We consider weak solutions $u:\Omega _T\to {\open R}^N$ to parabolic systems of the type
$$u_t-{\rm div}\;a(x,t,Du) = 0\quad {\rm in}\;\Omega _T = \Omega \times (0,T),$$ where the function a(x, t, ξ) satisfies (p, q)-growth conditions. We give an a priori estimate for weak solutions in the case of possibly discontinuous coefficients. More precisely, the partial maps $x\mapsto a(x,t,\xi )$ under consideration may not be continuous, but may only possess a Sobolev-type regularity. In a certain sense, our assumption means that the weak derivatives $D_xa(\cdot ,\cdot ,\xi )$ are contained in the class $L^\alpha (0,T;L^\beta (\Omega ))$, where the integrability exponents $\alpha ,\beta $ are coupled by
$$\displaystyle{{p(n + 2)-2n} \over {2\alpha }} + \displaystyle{n \over \beta } = 1-\kappa $$ for some κ ∈ (0,1).
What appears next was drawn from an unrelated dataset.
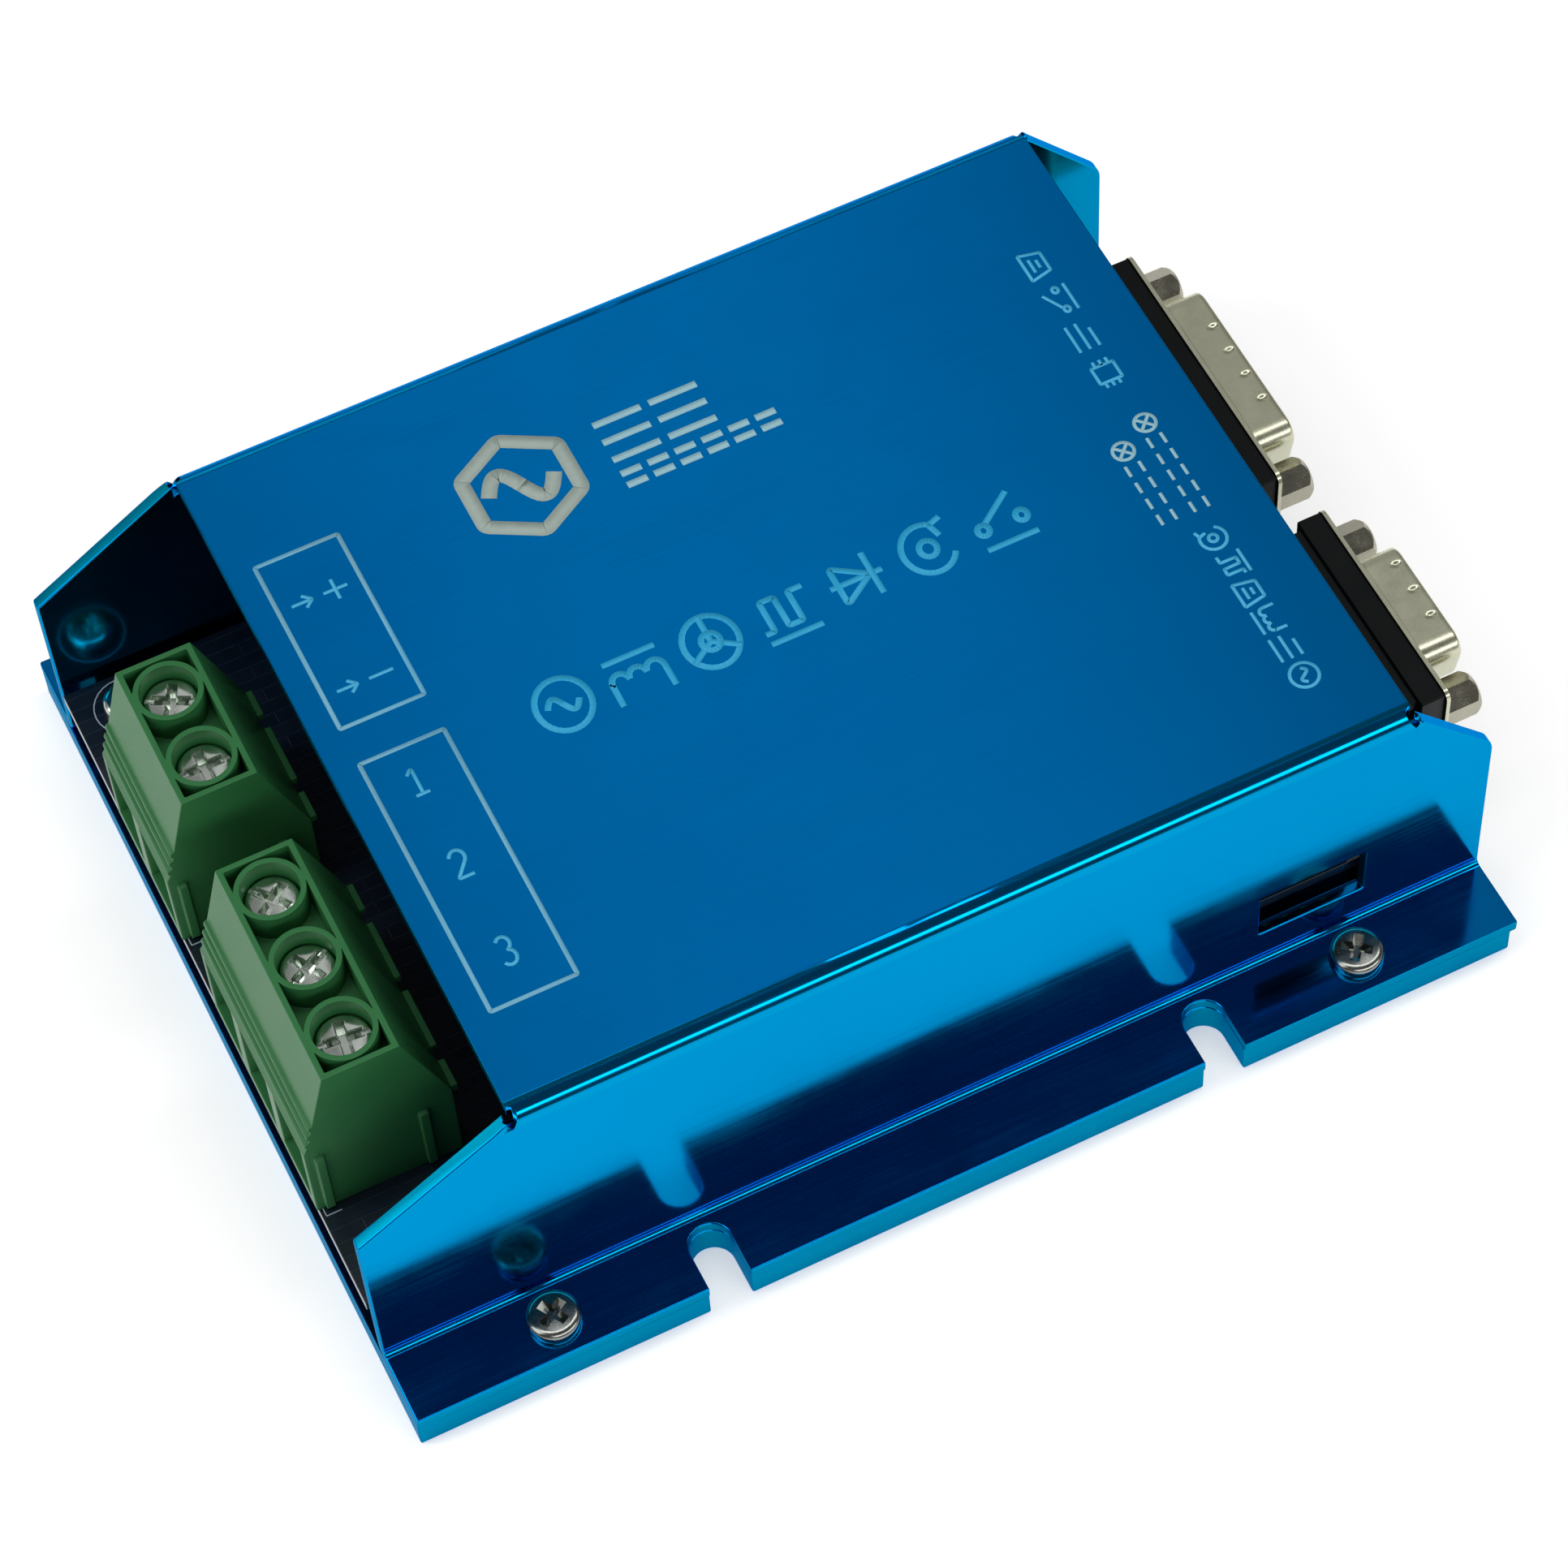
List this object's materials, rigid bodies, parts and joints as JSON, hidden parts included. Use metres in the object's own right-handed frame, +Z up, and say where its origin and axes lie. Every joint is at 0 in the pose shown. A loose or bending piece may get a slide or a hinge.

For the gap between the two growth exponents we assume
$$2 \les p < q \les p + \displaystyle{{2\kappa } \over {n + 2}}.$$ Under further assumptions on the integrability of the spatial gradient, we prove a result on higher differentiability in space as well as the existence of a weak time derivative $u_t\in L^{p/(q-1)}_{{\rm loc}}(\Omega _T)$. We use the corresponding a priori estimate to deduce the existence of solutions of Cauchy–Dirichlet problems with the mentioned higher differentiability property.